Benzer şekilde, UCM’nin geçen yıl Ukrayna’daki savaş suçları nedeniyle hakkında tutuklama emri çıkardığı Rusya Devlet Başkanı Vladimir Putin, Eylül ayında UCM üyesi olan Moğolistan’ı ziyaret etmiş, ancak tutuklanmamıştır. Moğolistan’ın Rusya ile yakın ilişkileri, bu kararda etkili olmuştur. Ancak bu emir, Putin’in seyahat planlarını değiştirmiş ve Güney Afrika’da düzenlenecek bir zirveye katılımını iptal etmesine neden olmuştur. Güney Afrika mahkemesi, hükümetin Putin’i tutuklama yükümlülüğü olduğunu belirtmişti.

 

Indiana Üniversitesi profesörü ve UCM odaklı bir kitabın yazarı olan David Bosco, "Bazı ülkeler mahkemeye karşı yükümlülüklerini görmezden gelmeye istekli olabilir, ancak bu her gerçekleştiğinde tartışmalı bir konu olmaya devam ediyor," yorumunda bulunmuştur.

 

Bu durum Gazze’deki savaş için ne anlama geliyor?

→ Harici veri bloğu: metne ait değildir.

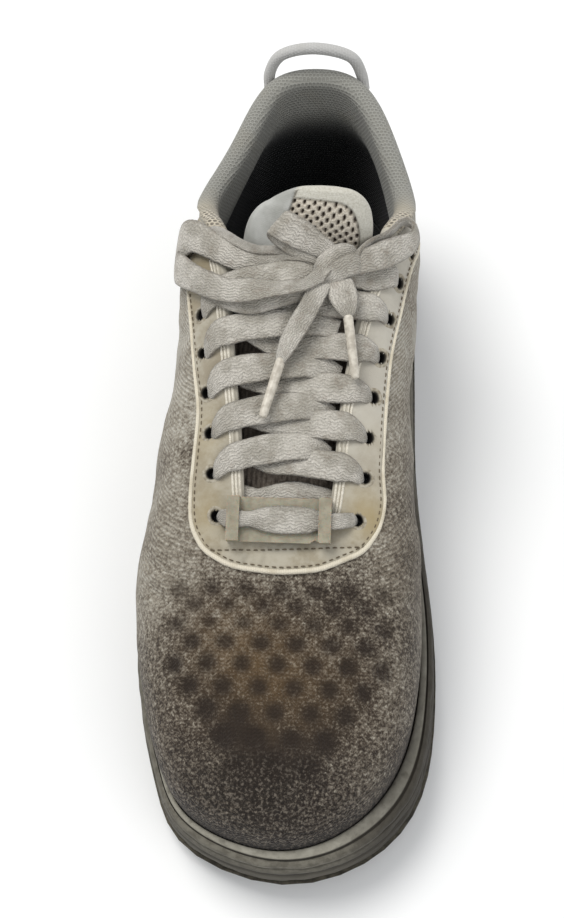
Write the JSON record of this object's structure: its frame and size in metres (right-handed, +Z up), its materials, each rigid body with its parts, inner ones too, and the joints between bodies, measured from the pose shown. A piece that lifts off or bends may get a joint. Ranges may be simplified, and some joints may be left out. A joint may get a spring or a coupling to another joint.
{
  "type": "sneaker",
  "caption": "Worn low-top knit sneaker for the right foot, empty, laced and tied in a slack bow, with foam cup sole, rubber tread and heel pull loop.",
  "frame": {"origin": "on the ground, under the middle of the box round the shoe without its bow", "axes": "+Z up, -Y towards the toe, +Y towards the heel, +X towards the medial (big toe) side"},
  "size_m": [0.1119, 0.3022, 0.1297],
  "materials": {
    "knit": "stained flat knit",
    "lining": "padded mesh lining",
    "insole": "dark brushed top cloth",
    "foam": "dirty moulded foam sidewall",
    "tread": "worn matt rubber",
    "webbing": "woven cord",
    "lace": "flat woven lace, greyed",
    "gum": "aged translucent rubber",
    "tip": "clear film over lace"
  },
  "bodies": {
    "root": {"upper": "knit", "tongue": "lining", "insole": "insole", "midsole": "foam", "outsole": "tread", "pull_loop": "webbing", "lace_cross_0": "lace", "lace_cross_1": "lace", "lace_cross_2": "lace", "lace_cross_3": "lace", "lace_cross_4": "lace", "lace_cross_5": "lace", "lace_bar": "lace", "lace_tag": "gum", "lace_knot": "lace", "lace_loop_left": "lace", "lace_loop_right": "lace", "lace_fold": "lace", "lace_end_left": "lace", "lace_end_right": "lace", "aglet_left": "tip", "aglet_right": "tip"}
  },
  "joints": []
}
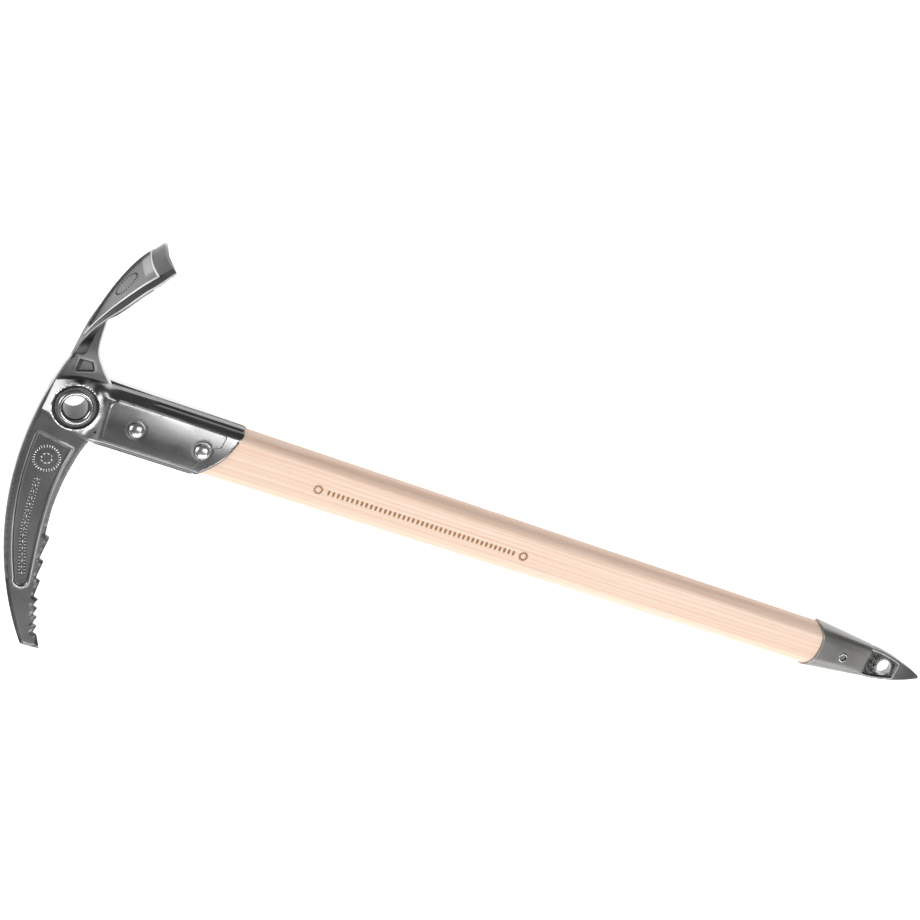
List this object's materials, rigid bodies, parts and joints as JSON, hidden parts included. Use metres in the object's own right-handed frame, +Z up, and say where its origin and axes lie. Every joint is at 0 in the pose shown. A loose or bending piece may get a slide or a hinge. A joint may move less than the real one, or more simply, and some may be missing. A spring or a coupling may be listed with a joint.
{
  "type": "ice axe",
  "caption": "Walking ice axe with a toothed pick, a flared adze, a riveted steel socket, an ash shaft and a ferrule with a flat spike, lying at rest.",
  "frame": {"origin": "centre of the carabiner eye in the head, half way through the blade", "axes": "+X along the shaft from head to spike (within a degree or so), +Y towards the adze, +Z up; the axe lies as it does on level ground"},
  "size_m": [0.6624, 0.2831, 0.069],
  "materials": {
    "head_steel": "satin, fine forged grain",
    "socket_steel": "satin",
    "bright_steel": "polished",
    "ferrule_steel": "satin",
    "spike_steel": "satin, rough cast pocket",
    "ash": "oiled, fine lengthwise grain"
  },
  "bodies": {
    "root": {"head_blade": "head_steel", "front_cheek": "socket_steel", "back_cheek": "socket_steel", "eye_tube": "bright_steel", "eye_washer_front": "bright_steel", "eye_washer_back": "bright_steel", "shaft": "ash", "upper_rivet": "bright_steel", "lower_rivet": "bright_steel", "ferrule": "ferrule_steel", "ferrule_pin": "bright_steel", "spike": "spike_steel"}
  },
  "joints": []
}
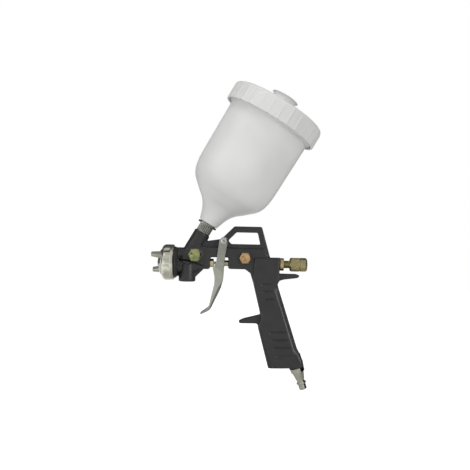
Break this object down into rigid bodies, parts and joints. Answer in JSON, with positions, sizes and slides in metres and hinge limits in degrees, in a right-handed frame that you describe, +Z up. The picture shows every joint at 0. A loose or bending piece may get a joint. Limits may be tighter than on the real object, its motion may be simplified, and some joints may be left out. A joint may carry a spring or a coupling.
{
  "type": "gravity-feed spray gun",
  "caption": "Hand-held gravity-feed paint spray gun: pistol-grip body with hanging loop, curved trigger, horned air cap, lidded plastic cup and air plug.",
  "frame": {"origin": "underside of the hanging loop's top bar, in the middle plane, where a hook carries the gun", "axes": "+X to the rear of the gun, along the needle; -X is the spray direction; +Z up; +Y to the gun's right-hand side, away from the hex plugs"},
  "size_m": [0.1735, 0.1038, 0.3207],
  "materials": {
    "casting": "satin dark charcoal coating",
    "nickel": "satin nickel plate",
    "chrome": "polished chrome plate",
    "zinc": "yellow zinc plate",
    "brass": "bright turned brass",
    "steel": "turned stainless steel",
    "spring": "drawn spring wire",
    "seal": "matt black",
    "ptfe": "white low-friction ring",
    "fibre": "red fibre washer",
    "cup": "translucent white moulding",
    "lid": "white moulding",
    "mesh": "fine nylon"
  },
  "bodies": {
    "gun": {"gun_body": "casting", "fluid_nozzle": "steel", "nozzle_gasket": "fibre", "front_passage_plug": "zinc", "front_plug_washer": "steel", "rear_passage_plug": "brass", "needle_packing": "ptfe", "packing_nut": "brass", "air_valve_bush": "brass", "air_valve_packing": "ptfe", "adjuster_housing": "brass", "adjuster_gasket": "fibre", "trigger_pin": "steel", "trigger_pin_clip": "spring", "trigger_washers": "ptfe", "air_plug": "nickel", "air_plug_seal": "seal", "cup_adapter": "steel", "cup_strainer": "mesh"},
    "trigger_lever": {"trigger": "chrome"},
    "air_valve": {"air_valve_stem": "brass", "air_valve_seal": "seal", "air_valve_spring": "spring"},
    "needle": {"fluid_needle": "steel", "needle_collar": "brass"},
    "knob_carrier": {"spring_seat": "steel", "needle_spring": "spring"},
    "knob": {"fluid_knob": "brass"},
    "ring_carrier": {"cap_seal": "ptfe"},
    "ring": {"retaining_ring": "nickel"},
    "cap": {"air_cap": "nickel"},
    "cup_carrier": {"cup_gasket": "ptfe"},
    "cup_part": {"cup": "cup"},
    "lid_carrier": {"lid_gasket": "ptfe"},
    "lid_part": {"lid": "lid"},
    "vent": {"vent_cap": "lid"}
  },
  "joints": [
    {"name": "trigger_pull", "type": "hinge", "parent": "gun", "child": "trigger_lever", "pos_m": [-0.0236, 0, -0.009], "axis": [0, -1, 0], "range_deg": [0, 15], "stiffness_Nm_per_rad": 1.6, "springref_deg": -11.46},
    {"name": "air_valve_slide", "type": "slide", "parent": "gun", "child": "air_valve", "axis": [1, 0, 0], "range_m": [0, 0.00561], "deforming": ["air_valve_spring"]},
    {"name": "needle_slide", "type": "slide", "parent": "gun", "child": "needle", "axis": [1, 0, 0], "range_m": [0, 0.00311]},
    {"name": "knob_travel", "type": "slide", "parent": "gun", "child": "knob_carrier", "axis": [1, 0, 0], "range_m": [-0.004, 0.003], "deforming": ["needle_spring"]},
    {"name": "knob_turn", "type": "hinge", "parent": "knob_carrier", "child": "knob", "pos_m": [0.054, 0, -0.0325], "axis": [1, 0, 0], "range_deg": [-1440.5, 1080.5]},
    {"name": "ring_travel", "type": "slide", "parent": "gun", "child": "ring_carrier", "axis": [-1, 0, 0], "range_m": [0, 0.0075]},
    {"name": "ring_turn", "type": "hinge", "parent": "ring_carrier", "child": "ring", "pos_m": [-0.082, 0, -0.0325], "axis": [-1, 0, 0], "range_deg": [0, 1800.5]},
    {"name": "air_cap_turn", "type": "hinge", "parent": "ring_carrier", "child": "cap", "pos_m": [-0.088, 0, -0.0325], "axis": [-1, 0, 0], "continuous": true},
    {"name": "cup_travel", "type": "slide", "parent": "gun", "child": "cup_carrier", "axis": [0.504, 0, 0.8637], "range_m": [0, 0.012]},
    {"name": "cup_turn", "type": "hinge", "parent": "cup_carrier", "child": "cup_part", "pos_m": [-0.0146, 0, 0.05387], "axis": [0.504, 0, 0.8637], "range_deg": [0, 2160.5]},
    {"name": "lid_travel", "type": "slide", "parent": "cup_part", "child": "lid_carrier", "axis": [0.504, 0, 0.8637], "range_m": [0, 0.018]},
    {"name": "lid_turn", "type": "hinge", "parent": "lid_carrier", "child": "lid_part", "pos_m": [0.02824, 0, 0.12729], "axis": [0.504, 0, 0.8637], "range_deg": [0, 1080.5]},
    {"name": "vent_cap_pull", "type": "slide", "parent": "lid_part", "child": "vent", "axis": [0.504, 0, 0.8637], "range_m": [0, 0.011]}
  ],
  "couplings": [
    {"joint": "air_valve_slide", "follows": "trigger_pull", "m_per_rad": 0.0214},
    {"joint": "needle_slide", "follows": "trigger_pull", "m_per_rad": 0.01184},
    {"joint": "knob_turn", "follows": "knob_travel", "rad_per_m": 6283.2},
    {"joint": "ring_turn", "follows": "ring_travel", "rad_per_m": 4188.8},
    {"joint": "cup_turn", "follows": "cup_travel", "rad_per_m": 3141.6},
    {"joint": "lid_turn", "follows": "lid_travel", "rad_per_m": 1047.2}
  ]
}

Tutuklama emirlerinin ardından Netanyahu, Gazze’deki savaşı sürdürme kararlılığını bir kez daha vurguladı. Mahkemenin kararını “utanç verici” olarak nitelendiren Netanyahu, “Hiçbir İsrail karşıtı karar bizi — ve beni — ülkemizi her türlü yolla savunmaktan alıkoyamaz. Baskılara boyun eğmeyeceğiz,” dedi.

 

Bu ay savunma bakanlığı görevinden alınan Gallant ise İsrail’in bu durumdan etkilenmeyeceğini belirtti. Gallant, İsrail Savunma Kuvvetlerinin “bu savaşın hedeflerine ulaşmak için savaşmaya devam edeceğini” söyledi. Ayrıca, İsrail savunma kuruluşuna liderlik etme ayrıcalığından gurur duyduğunu ifade ederek, "Askerlerimizin, İsrail’i savunurken en yüksek profesyonel ve ahlaki standartlarda çalışmaya devam edeceğinden eminim," dedi.